4. LA TITRISATION
Dans sa définition étymologique, le terme
titrisation ou «
Securitization55 »
est un néologisme apparu en France à la fin des
années 1980 à la faveur de la loi n° 88-1201 du 23
décembre 1988 portant création des FFC.
Plusieurs types de créances peuvent faire l'objet de
titrisation56. Mais ce marché est principalement
composé « d'Asset Backed Securities »
(ou titrisation de prêts à la consommation-ABS), de
« Collateralized Debt Obligations » (ou
titrisation de prêts ou d'obligations d'entreprises-CDO), de
« Residencial Mortgage Backed Securities »
(ou titrisation de prêts immobiliers-RMBS).
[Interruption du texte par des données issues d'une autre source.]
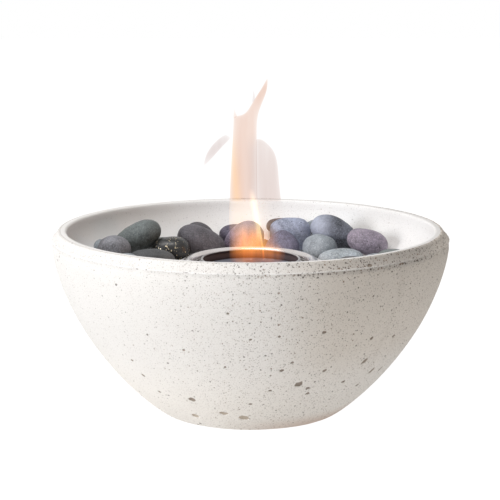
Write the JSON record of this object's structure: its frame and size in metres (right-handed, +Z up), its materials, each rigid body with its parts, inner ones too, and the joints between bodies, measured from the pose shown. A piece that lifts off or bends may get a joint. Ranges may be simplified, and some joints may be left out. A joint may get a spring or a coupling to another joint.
{
  "type": "tabletop fire bowl",
  "caption": "Round cast concrete tabletop fire bowl with a ring of river pebbles around a lift-out steel holder that carries an open can of gel fuel.",
  "frame": {"origin": "centre of the bowl at the level of the surface that it stands on", "axes": "+Z up along the bowl's axis, -Y towards the viewer"},
  "size_m": [0.29, 0.29, 0.136],
  "materials": {
    "concrete": "cast fibre concrete, off-white with dark specks and fine pits",
    "felt": "dense dark felt",
    "stainless": "polished stainless sheet",
    "tinplate": "bright tinplate",
    "gel": "clear bluish gel, wet",
    "pebble_slate": "tumbled, matt",
    "pebble_green": "tumbled, matt",
    "pebble_black": "tumbled, polished",
    "pebble_charcoal": "tumbled, matt",
    "pebble_light": "tumbled, matt",
    "pebble_mauve": "tumbled, matt"
  },
  "bodies": {
    "bowl_with_pebbles": {"bowl": "concrete", "felt_pad_1": "felt", "felt_pad_2": "felt", "felt_pad_3": "felt", "felt_pad_4": "felt", "pebble_01": "pebble_slate", "pebble_02": "pebble_green", "pebble_03": "pebble_black", "pebble_04": "pebble_charcoal", "pebble_05": "pebble_light", "pebble_06": "pebble_charcoal", "pebble_07": "pebble_charcoal", "pebble_08": "pebble_charcoal", "pebble_09": "pebble_charcoal", "pebble_10": "pebble_slate", "pebble_11": "pebble_mauve", "pebble_12": "pebble_light", "pebble_13": "pebble_slate", "pebble_14": "pebble_light", "pebble_15": "pebble_mauve", "pebble_16": "pebble_light", "pebble_17": "pebble_green", "pebble_18": "pebble_slate", "pebble_19": "pebble_mauve", "pebble_20": "pebble_slate", "pebble_21": "pebble_charcoal", "pebble_22": "pebble_light", "pebble_23": "pebble_green", "pebble_24": "pebble_charcoal", "pebble_25": "pebble_slate", "pebble_26": "pebble_black", "pebble_27": "pebble_slate", "pebble_28": "pebble_light", "pebble_29": "pebble_green", "pebble_30": "pebble_slate", "pebble_31": "pebble_mauve", "pebble_32": "pebble_slate", "pebble_33": "pebble_charcoal", "pebble_34": "pebble_green", "pebble_35": "pebble_charcoal", "pebble_36": "pebble_light", "pebble_37": "pebble_green", "pebble_38": "pebble_light", "pebble_39": "pebble_charcoal", "pebble_40": "pebble_green", "pebble_41": "pebble_black", "pebble_42": "pebble_mauve", "pebble_43": "pebble_light", "pebble_44": "pebble_slate", "pebble_45": "pebble_charcoal", "pebble_46": "pebble_slate", "pebble_47": "pebble_green", "pebble_48": "pebble_slate"},
    "holder": {"can_holder": "stainless"},
    "fuel_can": {"can_wall": "tinplate", "can_bottom": "tinplate", "can_top": "tinplate", "fuel_gel": "gel"}
  },
  "joints": [
    {"name": "holder_lift", "type": "slide", "parent": "bowl_with_pebbles", "child": "holder", "axis": [0, 0, 1], "range_m": [0, 0.12]},
    {"name": "can_lift", "type": "slide", "parent": "holder", "child": "fuel_can", "axis": [0, 0, 1], "range_m": [0, 0.11]}
  ]
}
La titrisation est une technique de «
l'ingénierie financière »57 qui
consiste à transformer une créance en titre58. Elle
est née aux Etats-Unis dans les années 1960 et avait pour but de
relancer le financement de l'immobilier résidentiel qui se trouvait
inadapté en raison, d'une part, du niveau élevé du taux
d'intérêt et, d'autre part, du plafonnement de la
rémunération des dépôts soumis à la
« règlementation Q
»59. Selon, les
professeurs Thierry GRANIER et Corynne JAFFEUX,60
le terme « titrisation » vient du mot titre
qui est une valeur mobilière, émise par des personnes morales,
publiques ou privées, et qui confèrent des droits
d'associés ou de créanciers identiques pour une série
donnée de telle sorte que ces titres, d'ailleurs négociables
suivant les modes du droit commercial61, sont susceptibles d'un
marché et d'une cotation collective, à savoir la cotation en
bourse.
Ainsi, la titrisation repose sur l'émission et la
gestion de titres. Ils représentent des droits des agents
économiques sur des objets réels ou financiers. En ce sens, ils
sont
55 HUTIN (H), Toute la finance, Eyrolles,
3ème édition, Paris 2008, P. 5.
56 De KERGOMMEAUX (x) ET Van GALLEBERT (C), « Les
nouvelles catégories d'actifs titrisés », Banque Magazine,
n°638, juillet-août 2002, PP. 29-36.
57 Cette expression est reconnue à Jean-Marc MOULIN
dans son ouvrage, Le droit de l'ingénierie financière,
3e Ed. Gualimo, Paris 2009.
58 GRANIER (T) et JAFFEUX (C), La titrisation, aspects
juridique et financier, 2ième édition, Economica,
P.9.
59 Idem. P. 13.
60 Ibid. P. 9.
61 Acte uniforme du 17 avril 1997 relatif au droit des
sociétés commerciales et aux groupements d'intérêt
économique, J.O OHADA n°2 P. 528.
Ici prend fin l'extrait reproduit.